**TASK DETAILS**
Which lines hold the word "bodies"? Copy each one.

____

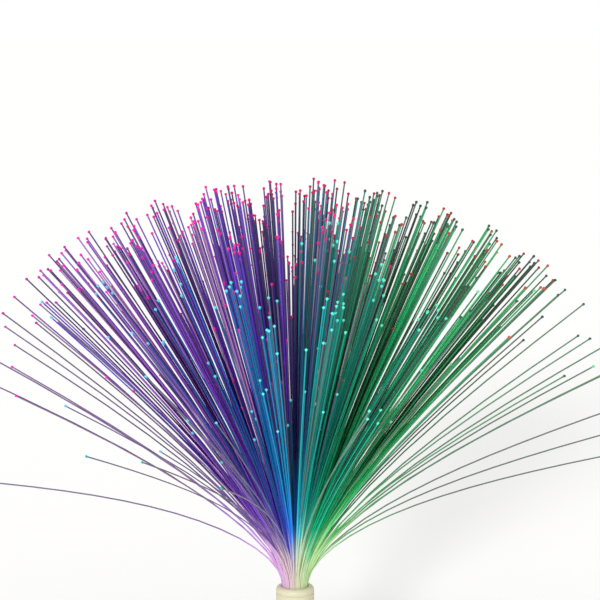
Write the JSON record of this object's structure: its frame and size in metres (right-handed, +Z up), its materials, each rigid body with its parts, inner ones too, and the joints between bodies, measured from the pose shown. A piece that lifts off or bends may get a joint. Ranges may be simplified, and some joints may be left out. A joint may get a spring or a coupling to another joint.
{
  "type": "fibre optic lamp",
  "caption": "Battery-powered table lamp: a dome of plastic optical fibres in a round collar, plugged into a base with a lit, turning colour wheel.",
  "frame": {"origin": "on the surface the lamp stands on, under the middle of the base", "axes": "+Z up along the lamp's axis, +X to the right as seen from the front, +Y to the rear, where the switch is"},
  "size_m": [0.4418, 0.434, 0.3265],
  "materials": {
    "shell_plastic": "cream moulded plastic, satin gloss",
    "inner_plastic": "ivory moulded plastic, matt",
    "black_plastic": "black moulded plastic, matt",
    "foot_rubber": "soft black rubber",
    "screw_steel": "zinc-plated steel",
    "contact_brass": "bright sheet brass",
    "cell_jacket": "dark printed film over a can, as heavy as a real cell",
    "board_laminate": "green lacquered laminate",
    "star_aluminium": "bare rolled aluminium",
    "emitter_resin": "white package with a pale yellow dome",
    "lens_acrylic": "clear acrylic, polished",
    "wheel_plastic": "white acetal",
    "filter_violet": "violet filter film",
    "filter_green": "green filter film",
    "filter_teal": "teal filter film",
    "filter_blue": "blue filter film",
    "lead_red": "red vinyl insulation",
    "lead_black": "black vinyl insulation",
    "fibre_violet": "lit optical fibre, violet",
    "fibre_blue": "lit optical fibre, blue",
    "fibre_teal": "lit optical fibre, teal",
    "fibre_green": "lit optical fibre, green"
  },
  "bodies": {
    "base": {"base_shell": "shell_plastic", "base_plate": "shell_plastic", "battery_box": "inner_plastic", "control_board": "board_laminate", "driver_chip": "black_plastic", "driver_capacitor": "star_aluminium", "led_star_board": "star_aluminium", "led_emitter": "emitter_resin", "led_lens": "lens_acrylic", "led_lens_holder": "black_plastic", "wheel_post": "black_plastic", "wheel_axle": "screw_steel", "axle_clip": "screw_steel", "gear_motor": "screw_steel", "power_switch_body": "black_plastic", "battery_lead_positive": "lead_red", "battery_lead_negative": "lead_black", "power_switch_lead_1": "lead_red", "power_switch_lead_2": "lead_black", "motor_lead_1": "lead_red", "motor_lead_2": "lead_black", "led_lead_1": "lead_red", "led_lead_2": "lead_black", "base_screw_1": "screw_steel", "rubber_foot_1": "foot_rubber", "base_screw_2": "screw_steel", "rubber_foot_2": "foot_rubber", "base_screw_3": "screw_steel", "rubber_foot_3": "foot_rubber", "base_screw_4": "screw_steel", "rubber_foot_4": "foot_rubber", "battery_cell_1": "cell_jacket", "battery_cell_2": "cell_jacket", "battery_cell_3": "cell_jacket", "control_board_screw_1": "screw_steel", "motor_screw_1": "screw_steel", "control_board_screw_2": "screw_steel", "motor_screw_2": "screw_steel", "battery_contact_positive": "contact_brass", "battery_contact_negative": "contact_brass", "battery_contact_front_bridge": "contact_brass", "battery_contact_rear_bridge": "contact_brass"},
    "spray": {"spray_collar": "shell_plastic", "fibres_violet": "fibre_violet", "fibres_blue": "fibre_blue", "fibres_teal": "fibre_teal", "fibres_green": "fibre_green"},
    "colour_wheel": {"colour_wheel": "wheel_plastic", "colour_filter_violet": "filter_violet", "colour_filter_green": "filter_green", "colour_filter_teal": "filter_teal", "colour_filter_blue": "filter_blue"},
    "motor_pinion": {"motor_pinion": "wheel_plastic"},
    "switch_slider": {"power_switch_slider": "black_plastic"},
    "battery_door": {"battery_door": "shell_plastic"},
    "door_screw": {"battery_door_screw": "screw_steel"}
  },
  "joints": [
    {"name": "spray_lift", "type": "slide", "parent": "base", "child": "spray", "axis": [0, 0, 1], "range_m": [0, 0.03]},
    {"name": "colour_wheel_spin", "type": "hinge", "parent": "base", "child": "colour_wheel", "pos_m": [0.00657, 0.01236, 0.0405], "axis": [0, 0, 1], "continuous": true},
    {"name": "motor_pinion_spin", "type": "hinge", "parent": "base", "child": "motor_pinion", "pos_m": [-0.02414, 0.00695, 0.0405], "axis": [0, 0, 1], "continuous": true},
    {"name": "power_switch_slide", "type": "slide", "parent": "base", "child": "switch_slider", "axis": [1, 0, 0], "range_m": [0, 0.004]},
    {"name": "battery_door_hinge", "type": "hinge", "parent": "base", "child": "battery_door", "pos_m": [0, -0.02595, 0.004], "axis": [-1, 0, 0], "range_deg": [0, 90]},
    {"name": "door_screw_travel", "type": "slide", "parent": "battery_door", "child": "door_screw", "axis": [0, 0, -1], "range_m": [0, 0.008]}
  ],
  "couplings": [
    {"joint": "motor_pinion_spin", "follows": "colour_wheel_spin", "ratio": -4}
  ]
}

____

**TASK RESULT**
Write the JSON record of this object's structure: its frame and size in metres (right-handed, +Z up), its materials, each rigid body with its parts, inner ones too, and the joints between bodies, measured from the pose shown. A piece that lifts off or bends may get a joint. Ranges may be simplified, and some joints may be left out. A joint may get a spring or a coupling to another joint.
  "bodies": {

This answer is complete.